In light of the current situation in Japan, March in Cleveland doesn’t seem so bad. The recent flooding we’ve been dealing with feels small compared to a tsunami. We did get a foot of snow a few days ago, which melted 24 hours later. Today was sunny, but cold, but it will be in the 50s by the end of the week. Welcome to March in Cleveland.
March is a great time to think about the garden. Yes, I’ve been enjoying my baking, and I’ll have more baking and cooking posts soon, but it is nice to step outside and dream about what spring will bring. My daffodils are sprouting and so are the irises. All signs that the snow has to stop falling eventually.
Today was an especially good day to reflect on the coming spring, and all my aspirations for an edible yard. I spent a bit of time hacking away a the last of the overgrowth in my yard while my little one played in the sandbox. We moved into our house, which sits on an average sized city lot, just a little over 3 years ago. We bought the house in winter and had no way of assessing the vegetation, until the spring, when we were first delighted by all the flowers and things that were budding, and then overwhelmed by vines and how big, weedy, and overgrown everything was. We moved in when I was pregnant, and I spent every morning between mid-March and early June pulling weeds and hacking at overgrowth. Then I had a baby and didn’t touch the yard again until the following spring, but I was writing a dissertation, so honestly, not much got done that year too. Then I graduated and my baby was more of a toddler, so dealing with the overgrowth could begin. I spent every evening last summer pulling out ivy, relics from past owners, Rose of Sharon trees, and other out of control plants.
The overgrowth did reveal a few hidden treasures. Once we hacked away at the glossy buckthorn, we found a high bush blueberry bush that was amazing. LM’s sandbox is right under it, so we nibbled blueberries all summer while playing in the sand. We also found a cherry tree, that sadly, needed to find a new home. Once we got some of the worst of our creeping weeds out of the way we discovered purslane and wood sorrel, edible “weeds” we were happy to encourage as edible ground cover in the flower beds (beats that frustrating creeping Charlie!). As we opened up the tight corners of our yard, the corner with overgrown forsythia, which I had been hacking away with from the start, rewarded that hard work by revealing what we thought was an ornimental quince tree actually could bear fruit. We had lots of quince last fall. The tree just needed the forsythia out of the way. It was that very corner I was working in today. I spent most of February cutting down those forsythia bushes keeping them at bay is just too hard, and we have 3 more forsythia bushes in the yard anyway. This year the quince will have a properly opened space, which I hope will make up for the fact that it was planted in the completely wrong place for its light requirements. I will also put in a yard waste compost pile in part of that corner. I am so excited to be starting a compost pile.

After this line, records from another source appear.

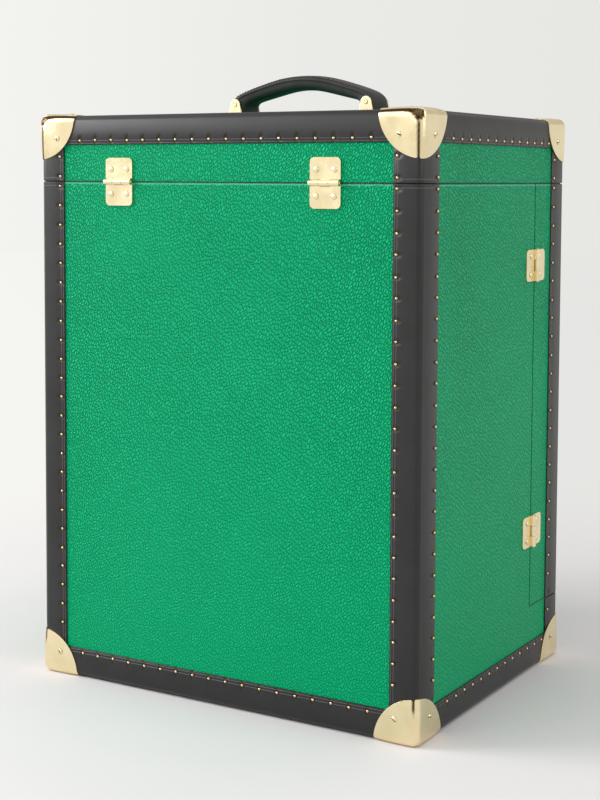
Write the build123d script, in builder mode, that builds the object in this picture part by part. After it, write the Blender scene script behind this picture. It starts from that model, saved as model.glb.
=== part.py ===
"""Travel bar case: a covered plywood case with a lifting lid, a swinging front door and brass fittings.

Millimetres. +Z is up, the front with the door faces -Y, the back with the lid hinges faces +Y and
the door hangs on the -X side. The origin is at the middle of the base, on the surface it stands on.
"""

import os

from build123d import *

os.makedirs("parts", exist_ok=True)

# Driving sizes of the case
case_width = 414
case_depth = 322
case_height = 550
lid_height = 64
door_depth = 70
plinth_height = 65
split_gap = 1
overrun = 10

# Layers of the walls, from the outside in
brass_thickness = 1
binding_thickness = 2
leather_thickness = 1.6
board_thickness = 8
lining_thickness = 1.2

# Black edge binding
binding_width = 28
side_binding_width = 31
binding_radius = 6
leather_bevel = 2

# Brass corner caps
corner_reach = 43
corner_notch = 5
corner_rivet_inset = 22.5

# Heads of rivets and screws: there are nearly fifty, so each has only a few flats
rivet_radius = 3
rivet_height = 1.5
rivet_side_count = 8
rivet_slope = 45

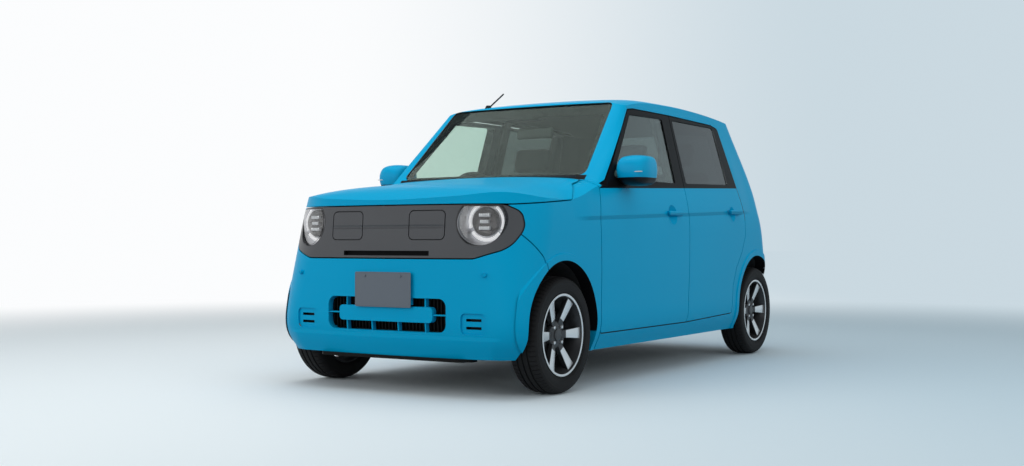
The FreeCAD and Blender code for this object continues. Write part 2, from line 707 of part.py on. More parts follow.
# Blank number plate on its pad
PLATE_WIDTH = 330.0
PLATE_HEIGHT = 165.0
PLATE_THICKNESS = 3.0
PLATE_ROUND = 8.0
PLATE_Z_SHARE = 0.32
PLATE_HOLE_SPACING = 210.0
PLATE_HOLE_RADIUS = 3.5
PLATE_HOLE_DROP = 18.0
PAD_MARGIN = 12.0


def number_plate():
    z = up(PLATE_Z_SHARE)
    front = -LENGTH / 2
    w, h = PLATE_WIDTH / 2, PLATE_HEIGHT / 2
    plate = end_prism(end_rectangle(-w, w, z - h, z + h, PLATE_ROUND), 0, front, front + PLATE_THICKNESS)
    for side in (-1, 1):
        hole = Vector(side * PLATE_HOLE_SPACING / 2, front - OVERRUN, z + h - PLATE_HOLE_DROP)
        plate = plate.cut(rod(PLATE_HOLE_RADIUS, hole, hole + Vector(0, 2 * OVERRUN, 0)))
    return plate


def plate_seat():
    z = up(PLATE_Z_SHARE)
    front = -LENGTH / 2 + PLATE_THICKNESS
    w, h = PLATE_WIDTH / 2 - PAD_MARGIN, PLATE_HEIGHT / 2 - PAD_MARGIN
    return box(-w, w, front, front + GRILLE_FIN_DEPTH, z - h, z + h)


# Tailgate with its window, tail lamps and rear bumper
TAILGATE_SHARES = [(0.0, 0.355, 0), (0.7, 0.355, 0.4), (0.76, 0.4, 0.4), (0.76, 0.68, 1.0), (0.64, 0.943, 0.4),
                   (0.5, 0.99, 0), (0.0, 1.1, 0)]
BACK_WINDOW_SHARES = [(0.0, 0.705, 0), (0.62, 0.705, 0.4), (0.655, 0.74, 0.4), (0.56, 0.91, 0.4), (0.52, 0.93, 0.3),
                      (0.0, 0.935, 0)]
TAILGATE_TOP_SHARE = 1.085
REAR_BUMPER_SHARES = [(1.4, 0.0, 0), (2.3, 0.0, 0), (2.3, 0.355, 0), (1.45, 0.355, 0.4), (1.4, 0.3, 0)]
TAIL_LAMP_SHARES = [(1.42, 0.5, 0.2), (1.5, 0.49, 0), (2.3, 0.49, 0), (2.3, 0.625, 0), (1.5, 0.625, 0),
                    (1.38, 0.605, 0.2)]


def tailgate_zone(grow):
    return end_prism(end_outline(TAILGATE_SHARES), grow, station(TAILGATE_TOP_SHARE) - grow, REAR_END)


def back_window_zone(grow):
    return end_prism(end_outline(BACK_WINDOW_SHARES), grow, REAR_AXLE, REAR_END)


def rear_bumper_zone(grow):
    return side_prism(side_outline(REAR_BUMPER_SHARES), grow, -OUTSIDE, OUTSIDE)


def tail_lamp_zone(grow):
    inner = across(TAILGATE_SHARES[2][0]) + SHUT_GAP - grow
    return side_prism(side_outline(TAIL_LAMP_SHARES), grow, inner, OUTSIDE)


def tailgate(shell):
    panel = biggest(shell.common(tailgate_zone(-HALF_GAP)).cut(back_window_zone(0)))
    return hemmed(panel, tailgate_zone(-HALF_GAP - HEM_STEP))


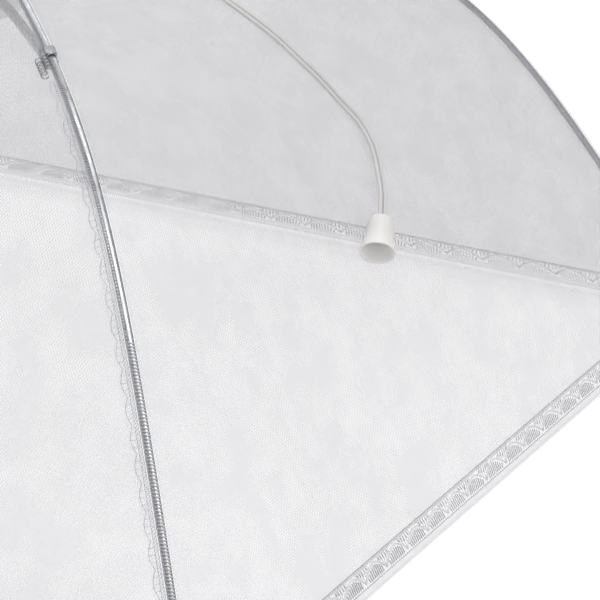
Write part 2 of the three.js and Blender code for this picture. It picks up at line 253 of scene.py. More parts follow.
def math_node(nodes, links, operation, first, second, clamp=False):
    """A Math node whose inputs are sockets or numbers; returns its output."""
    node = nodes.new("ShaderNodeMath")
    node.operation = operation
    node.use_clamp = clamp
    for index, value in enumerate((first, second)):
        if isinstance(value, bpy.types.NodeSocket):
            links.new(value, node.inputs[index])
        else:
            node.inputs[index].default_value = value
    return node.outputs[0]


def ramp_node(nodes, links, value, low, high, to_low, to_high):
    """Maps a socket smoothly from one range to another."""
    node = nodes.new("ShaderNodeMapRange")
    node.interpolation_type = "SMOOTHSTEP"
    links.new(value, node.inputs["Value"])
    node.inputs["From Min"].default_value = low
    node.inputs["From Max"].default_value = high
    node.inputs["To Min"].default_value = to_low
    node.inputs["To Max"].default_value = to_high
    return node.outputs["Result"]


def mix_color(nodes, links, factor, first, second):
    """Mixes two plain colours by a socket."""
    node = nodes.new("ShaderNodeMix")
    node.data_type = "RGBA"
    links.new(factor, node.inputs["Factor"])
    node.inputs["A"].default_value = (*first, 1)
    node.inputs["B"].default_value = (*second, 1)
    return node.outputs["Result"]


def mix_shaders(nodes, links, factor, first, second):
    """Mixes two shaders by a number or a socket."""
    node = nodes.new("ShaderNodeMixShader")
    if isinstance(factor, bpy.types.NodeSocket):
        links.new(factor, node.inputs["Fac"])
    else:
        node.inputs["Fac"].default_value = factor
    links.new(first, node.inputs[1])
    links.new(second, node.inputs[2])
    return node.outputs["Shader"]


def noise(nodes, links, scale, detail=2.0):
    """A noise texture in object space, in cycles per metre."""
    place = nodes.new("ShaderNodeTexCoord")
    texture = nodes.new("ShaderNodeTexNoise")
    texture.inputs["Scale"].default_value = scale
    texture.inputs["Detail"].default_value = detail
    links.new(place.outputs["Object"], texture.inputs["Vector"])
    return texture.outputs["Fac"]


def bump(nodes, links, shader, height, strength, distance):
    """Feeds a height into the shader's normal."""
    node = nodes.new("ShaderNodeBump")
    node.inputs["Strength"].default_value = strength
    node.inputs["Distance"].default_value = distance
    links.new(height, node.inputs["Height"])
    links.new(node.outputs["Normal"], shader.inputs["Normal"])


def mesh_object(name, points, faces, looks, weave=None):
    """A mesh object from points in millimetres; weave gives each point's place in the cloth."""
    mesh = bpy.data.meshes.new(name)
    mesh.from_pydata([Vector(p) * MM for p in points], [], faces)
    if weave is not None:
        layer = mesh.uv_layers.new(name="weave")
        for loop in mesh.loops:
            layer.data[loop.index].uv = weave[loop.vertex_index]
    mesh.polygons.foreach_set("use_smooth", [True] * len(mesh.polygons))
    mesh.update()
    made = bpy.data.objects.new(name, mesh)
    bpy.context.scene.collection.objects.link(made)
    made.data.materials.append(looks)
    return made


def sharpen(piece, degrees):
    """Smooth shading that keeps edges sharper than an angle."""
    mesh = piece.data
    mesh.polygons.foreach_set("use_smooth", [True] * len(mesh.polygons))
    mesh.set_sharp_from_angle(angle=math.radians(degrees))


def grid_faces(rows, columns):
    """Quads of a grid of rows by columns of points, row by row."""
    return [
        (r * columns + c, r * columns + c + 1, (r + 1) * columns + c + 1, (r + 1) * columns + c)
        for r in range(rows - 1)
        for c in range(columns - 1)
    ]


def ring_faces(rows, count, closed=False):
    """Quads between rows of points that are rings; closed also joins the last to the first."""
    faces = []
    for r in range(rows if closed else rows - 1):
        n = (r + 1) % rows
        for k in range(count):
            m = (k + 1) % count
            faces.append((r * count + k, r * count + m, n * count + m, n * count + k))
    return faces


def circle(radius, height, count):
    """Points evenly spaced round the Z axis."""
    points = []
    for k in range(count):
        angle = 2 * math.pi * k / count
        points.append(Vector((radius * math.cos(angle), radius * math.sin(angle), height)))
    return points


class Builder:
    """Collects points and faces of one mesh."""

    def __init__(self):
        self.points = []
        self.faces = []

    def add(self, points, faces):
        start = len(self.points)
        self.points.extend(points)
        self.faces.extend(tuple(start + i for i in face) for face in faces)

    def tube(self, path, radius, sides=6, closed=False, flat=1.0, up=None):
        """A thread along a path of Vectors; flat squeezes it along up."""
        count = len(path)
        lift = up or Vector((0.3, 0.2, 1))
        rings = []
        for i, point in enumerate(path):
            before = path[i - 1] if i or closed else path[0]
            after = path[(i + 1) % count] if i + 1 < count or closed else path[-1]
            ahead = (after - before).normalized()
            side = ahead.cross(lift).normalized()
            over = side.cross(ahead).normalized()
            for k in range(sides):
                angle = 2 * math.pi * k / sides
                offset = side * math.cos(angle) + over * (math.sin(angle) * flat)
                rings.append(point + offset * radius)
        faces = ring_faces(count, sides, closed)
        if not closed:
            faces.append(tuple(reversed(range(sides))))
            faces.append(tuple((count - 1) * sides + k for k in range(sides)))
        self.add(rings, faces)

    def lathe(self, profile, segments, turn=Matrix.Identity(3), origin=Vector((0, 0, 0))):
        """Turns (radius, height) points about Z, then places them."""
        points = []
        for radius, height in profile:
            points.extend(turn @ local + origin for local in circle(radius, height, segments))
        self.add(points, ring_faces(len(profile), segments))

    def build(self, name, looks):
        return mesh_object(name, self.points, self.faces, looks)


# The cover's geometry, in millimetres


def bezier(points, t):
    """A point and a unit tangent of a cubic Bezier in the plane."""
    a, b, c, d = (Vector(p) for p in points)
    s = 1 - t
    point = a * s**3 + b * (3 * s * s * t) + c * (3 * s * t * t) + d * t**3
    tangent = (b - a) * (s * s) + (c - b) * (2 * s * t) + (d - c) * (t * t)
    return point, tangent.normalized()


def search(test):
    """The largest curve parameter for which the test still holds."""
    low, high = 0.0, 1.0
    for _ in range(40):
        middle = (low + high) / 2
        if test(bezier(RIB_POINTS, middle)[0]):
            low = middle
        else:
            high = middle
    return low


def at_radius(radius):
    return search(lambda p: p.x < radius)


def at_height(height):
    return search(lambda p: p.y > height)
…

My daydreams for the 2011 Garden?
- We are currently assessing the weed beds that are in the shade. I think we’re going to build a raised bed for shade plants and put the rest of the area into a moss ground cover. I’m considering a moss patio as well. (See You Bet Your Garden for an example. Their podcasts have even more information).
- I’ve decided to spread out the violets growing in my back yard to encourage a more consistent covering of the yard. We will keep plain grass in the front yard, but we will encourage our back yard to be a larger mix of wood violet. I want enough to have on salads, and to make violet jelly, like my foraging friends do. Wood violets only grow to be about 4 inches high, so if I can get all the other plants that grow taller than that out of the yard, I might not have to mow the backyard at all.
- I’ve been reading Lee Reich’s Uncommon Fruits, which has me considering what our planting plan will look like once I’m done clearing out the weeds and overgrowth. I want to read his more recent Landscaping with Fruit. We like the idea of adding in fruit to the landscape (mainly showy, and native plants). We have a subscription to a community supported agriculture group, so we don’t need a veggie garden, but it is wonderful to have fresh fruit in the yard in the summer.
How about you? Any garden plans this Summer? Don’t worry. Spring really is coming. Before you know it we will be up to our eyeballs in zucchini.